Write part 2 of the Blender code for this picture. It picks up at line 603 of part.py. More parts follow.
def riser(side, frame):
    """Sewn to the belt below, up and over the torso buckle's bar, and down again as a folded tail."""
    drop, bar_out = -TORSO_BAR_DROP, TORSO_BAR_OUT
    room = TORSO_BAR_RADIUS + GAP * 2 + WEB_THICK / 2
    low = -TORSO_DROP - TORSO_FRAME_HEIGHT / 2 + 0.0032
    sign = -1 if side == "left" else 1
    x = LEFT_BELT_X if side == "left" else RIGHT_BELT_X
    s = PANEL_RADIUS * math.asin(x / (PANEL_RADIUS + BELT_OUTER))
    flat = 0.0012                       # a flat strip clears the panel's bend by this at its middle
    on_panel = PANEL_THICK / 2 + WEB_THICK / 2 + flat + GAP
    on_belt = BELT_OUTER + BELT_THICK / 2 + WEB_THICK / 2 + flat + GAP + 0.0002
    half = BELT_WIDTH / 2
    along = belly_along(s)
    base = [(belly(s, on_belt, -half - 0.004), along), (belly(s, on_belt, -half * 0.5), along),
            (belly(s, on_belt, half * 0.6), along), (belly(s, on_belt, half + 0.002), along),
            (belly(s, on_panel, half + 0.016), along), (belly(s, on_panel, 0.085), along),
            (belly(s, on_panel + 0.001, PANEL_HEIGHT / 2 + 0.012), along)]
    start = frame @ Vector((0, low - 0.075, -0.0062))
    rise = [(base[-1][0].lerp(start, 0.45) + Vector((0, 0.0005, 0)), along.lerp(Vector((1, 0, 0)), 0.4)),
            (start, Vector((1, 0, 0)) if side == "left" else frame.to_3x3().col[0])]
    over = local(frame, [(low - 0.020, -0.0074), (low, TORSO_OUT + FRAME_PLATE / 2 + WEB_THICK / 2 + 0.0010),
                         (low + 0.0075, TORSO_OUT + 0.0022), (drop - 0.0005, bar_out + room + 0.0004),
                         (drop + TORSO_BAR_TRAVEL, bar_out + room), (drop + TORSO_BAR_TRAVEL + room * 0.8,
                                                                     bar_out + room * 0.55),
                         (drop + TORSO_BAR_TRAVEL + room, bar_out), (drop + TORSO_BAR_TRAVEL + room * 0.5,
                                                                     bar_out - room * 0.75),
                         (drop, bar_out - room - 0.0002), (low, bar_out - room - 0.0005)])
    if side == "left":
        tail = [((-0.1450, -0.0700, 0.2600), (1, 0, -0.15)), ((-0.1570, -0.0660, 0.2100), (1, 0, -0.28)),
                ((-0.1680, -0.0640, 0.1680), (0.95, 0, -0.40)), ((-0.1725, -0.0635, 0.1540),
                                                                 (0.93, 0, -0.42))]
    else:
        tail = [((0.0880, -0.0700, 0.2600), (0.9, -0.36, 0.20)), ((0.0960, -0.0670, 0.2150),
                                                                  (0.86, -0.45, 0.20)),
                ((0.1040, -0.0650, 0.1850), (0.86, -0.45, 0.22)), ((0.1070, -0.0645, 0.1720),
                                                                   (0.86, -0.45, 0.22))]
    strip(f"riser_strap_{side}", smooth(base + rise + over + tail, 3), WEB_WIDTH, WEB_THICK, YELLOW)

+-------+

■ Task statement
Type out all of the material again, word for word.

■ Exercise result
Write part 2 of the Blender code for this picture. It picks up at line 603 of part.py. More parts follow.
def riser(side, frame):
    """Sewn to the belt below, up and over the torso buckle's bar, and down again as a folded tail."""
    drop, bar_out = -TORSO_BAR_DROP, TORSO_BAR_OUT
    room = TORSO_BAR_RADIUS + GAP * 2 + WEB_THICK / 2
    low = -TORSO_DROP - TORSO_FRAME_HEIGHT / 2 + 0.0032
    sign = -1 if side == "left" else 1
    x = LEFT_BELT_X if side == "left" else RIGHT_BELT_X
    s = PANEL_RADIUS * math.asin(x / (PANEL_RADIUS + BELT_OUTER))
    flat = 0.0012                       # a flat strip clears the panel's bend by this at its middle
    on_panel = PANEL_THICK / 2 + WEB_THICK / 2 + flat + GAP
    on_belt = BELT_OUTER + BELT_THICK / 2 + WEB_THICK / 2 + flat + GAP + 0.0002
    half = BELT_WIDTH / 2
    along = belly_along(s)
    base = [(belly(s, on_belt, -half - 0.004), along), (belly(s, on_belt, -half * 0.5), along),
            (belly(s, on_belt, half * 0.6), along), (belly(s, on_belt, half + 0.002), along),
            (belly(s, on_panel, half + 0.016), along), (belly(s, on_panel, 0.085), along),
            (belly(s, on_panel + 0.001, PANEL_HEIGHT / 2 + 0.012), along)]
    start = frame @ Vector((0, low - 0.075, -0.0062))
    rise = [(base[-1][0].lerp(start, 0.45) + Vector((0, 0.0005, 0)), along.lerp(Vector((1, 0, 0)), 0.4)),
            (start, Vector((1, 0, 0)) if side == "left" else frame.to_3x3().col[0])]
    over = local(frame, [(low - 0.020, -0.0074), (low, TORSO_OUT + FRAME_PLATE / 2 + WEB_THICK / 2 + 0.0010),
                         (low + 0.0075, TORSO_OUT + 0.0022), (drop - 0.0005, bar_out + room + 0.0004),
                         (drop + TORSO_BAR_TRAVEL, bar_out + room), (drop + TORSO_BAR_TRAVEL + room * 0.8,
                                                                     bar_out + room * 0.55),
                         (drop + TORSO_BAR_TRAVEL + room, bar_out), (drop + TORSO_BAR_TRAVEL + room * 0.5,
                                                                     bar_out - room * 0.75),
                         (drop, bar_out - room - 0.0002), (low, bar_out - room - 0.0005)])
    if side == "left":
        tail = [((-0.1450, -0.0700, 0.2600), (1, 0, -0.15)), ((-0.1570, -0.0660, 0.2100), (1, 0, -0.28)),
                ((-0.1680, -0.0640, 0.1680), (0.95, 0, -0.40)), ((-0.1725, -0.0635, 0.1540),
                                                                 (0.93, 0, -0.42))]
    else:
        tail = [((0.0880, -0.0700, 0.2600), (0.9, -0.36, 0.20)), ((0.0960, -0.0670, 0.2150),
                                                                  (0.86, -0.45, 0.20)),
                ((0.1040, -0.0650, 0.1850), (0.86, -0.45, 0.22)), ((0.1070, -0.0645, 0.1720),
                                                                   (0.86, -0.45, 0.22))]
    strip(f"riser_strap_{side}", smooth(base + rise + over + tail, 3), WEB_WIDTH, WEB_THICK, YELLOW)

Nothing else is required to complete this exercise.